Here’s the cruel kicker – all the above means you’re burning precious resources. Your sales team wastes time chasing “new leads” that never convert, because they were never the right fit in the first place. Your marketing team burns cash on marketing efforts that get lots of clicks but zero customers, because you targeted the wrong eyeballs. You might even close a few deals with misfit customers, only to see them churn in a flash when they realize it’s not for them, destroying your customer lifetime value.
In short, a bad ICP drains your startup’s lifeblood – time, money, morale – and gives nothing in return. Analyzing existing customers can help refine the ICP, avoid wasted resources and land future customers, while informing future solutions or ongoing support.
Enough doom and gloom – let’s talk about the good that happens when you nail building an ideal customer profile. A well-crafted, specific ICP is like a cheat code for startup traction.
Here’s what sharp ICP focus does for you:
When you truly understand your ideal customer, you can speak their language and address their pain points with uncanny precision. Your copy goes from generic drivel to “holy crap, were they reading my diary?!” For example, instead of blandly shouting “We help small businesses succeed,” you can say “We help 2-5 person creative agencies keep their clients from churning.” The latter makes your target customer feel seen and understood. Suddenly, your emails get replies, your ads get clicked, and your content sparks nods instead of snores from potential customers.
With a clear ICP, you know exactly whose world you’re trying to rock. That clarity seeps into your branding and positioning. You stop trying to be everything to everyone and become the go-to solution for your best customers. If your ICP is, say, “regional restaurant owners who struggle with staff scheduling,” you position yourself unequivocally as the staff scheduling hero for independent restaurants. That focus makes your brand memorable. It’s immediately clear who you serve and why you’re different. You want people to hear your company name and think, “Oh, they’re for people like me.” A tight ICP lets you achieve exactly that. You'll be able to add exactly the right details, not just more details.
Ever had a sales call where the prospect says, “I feel like you really get my business”? That’s the magic of ICP alignment, and yields the best customers. Knowing your ICP means you can laser-target your outreach to the channels they actually use, with messaging that hits home. You won’t waste time cold-calling randos or pitching to the wrong crowd. Instead, you’ll focus on high-probability prospects who fit your ICP profile to a T. Sales cycles shorten, close rates climb, and you stop hearing “I’m not sure this is for me,” because you’re only talking to people for whom it absolutely is for them. In fact, a well-defined ICP can turn your sales team into a heat-seeking missile, zeroing in on the best customers and ignoring the rest (politely).

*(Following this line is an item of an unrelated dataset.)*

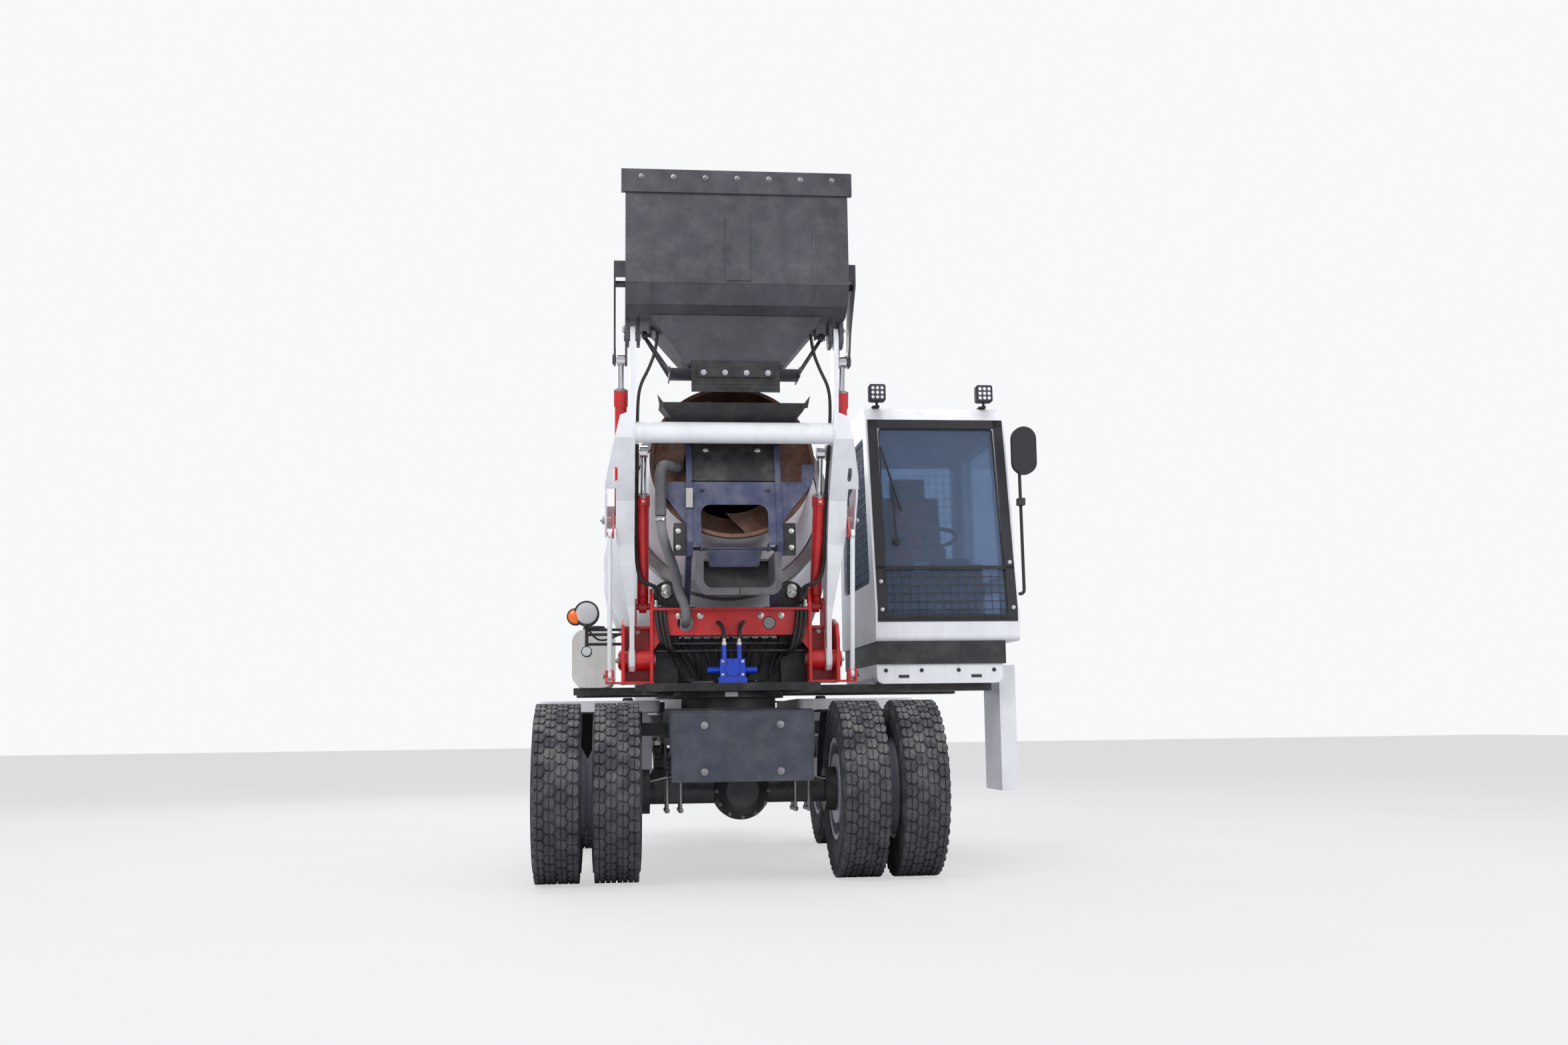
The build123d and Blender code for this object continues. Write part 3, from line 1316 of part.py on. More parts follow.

A defined ICP acts like a compass for product development. When you know the specific needs, frustrations, and goals of your ideal customers, you prioritize building the features that make them say “take my money!” This discipline keeps you from chasing feature creep or trendy ideas that don’t serve your core users. The outcome? Your product actually delivers a knockout punch for a particular buyer personas. And when an ideal customer tries it, they get value quickly – because you built it explicitly for them. They become loyal users, maybe even raving fans.
Early traction builds as more of your ICP find you, love you, and spread the word. It’s the classic niche startup playbook: dominate a niche, then expand outward. You get there by doubling down on your ICP, not diluting it.
Gathering customer feedback is like mining for gold – it’s essential for creating effective customer profiles and buyer personas. This feedback provides invaluable insights into the behavior and preferences of your ideal customers, helping you understand their needs and challenges on a deeper level. It will also help you understand the difference between ideal customers and those that ~suck~ are less than ideal customers.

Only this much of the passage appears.